The drift is subtle. A casual review misses it. The extra parameter gets merged. The renamed field breaks the consumer downstream. By the time you trace it back, the damage is already in production and the model is three conversations away from remembering what it added.
The fix isn't switching to a different model. It's writing a better prompt — specifically, one grounded in a spec that communicates constraints as clearly as it communicates the task. Once you see the difference in output quality, you won't send a vague prompt again.
Prompt Without Spec
"Build a contact deduplication feature for our CRM."
Prompt With Spec
"Implement contact deduplication per this spec:
Goal: merge exact-match duplicates by email
Non-goals: fuzzy matching, manual merge UI
AC: Given two contacts with same email,
when dedup runs, then keep the one with
the most recent activity date."
The spec is your most valuable prompt input
A software spec — goal, non-goals, acceptance criteria, data model constraints, edge cases — contains exactly what the model needs to stay in scope. Most prompts omit all of it. They describe what to build but say nothing about what not to build, which fields must not be renamed, which behaviors are out of scope for this particular task.
Before writing any AI prompt for implementation work, your spec should have at minimum:
- A goal — one sentence, naming the user or system outcome
- Non-goals — an explicit list of things that are out of scope, not "future work," but deliberate exclusions from this implementation
- Acceptance criteria — testable, binary conditions in Given/When/Then format
- Data model constraints — existing field names, types, the things the model must not change
- Edge cases — boundary inputs and failure states that must be handled, named explicitly
When these exist, you can quote them directly in the prompt. Quoting the spec is not the same as paraphrasing it. Paraphrasing introduces interpretation — yours, not the spec's. The model needs the actual text to stay anchored to it.

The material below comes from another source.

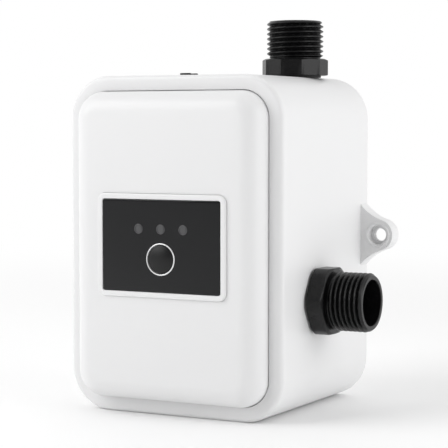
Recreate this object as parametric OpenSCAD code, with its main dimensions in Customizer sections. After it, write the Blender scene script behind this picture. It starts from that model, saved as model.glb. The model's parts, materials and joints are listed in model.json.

Prompt structure: system role + spec + boundary
A prompt that reliably produces spec-compliant code has three parts: a system role that sets the constraint posture, the spec content that defines what to build, and a task boundary that closes the scope.
System role tells the model its operating mode. Something like: "You are a software engineer implementing a feature from a written spec. Your only job is to produce code that satisfies the spec exactly. Do not add features. Do not refactor adjacent code. Do not rename existing identifiers." This matters because the default mode of most models is to be helpful — which means they add things. You're redirecting that impulse.
Spec content is your actual spec, pasted in. Not summarized. Not paraphrased. The relevant sections — goal, non-goals, acceptance criteria, naming constraints — copied directly. If the spec is long, cut to the sections directly relevant to this task. Don't condense them.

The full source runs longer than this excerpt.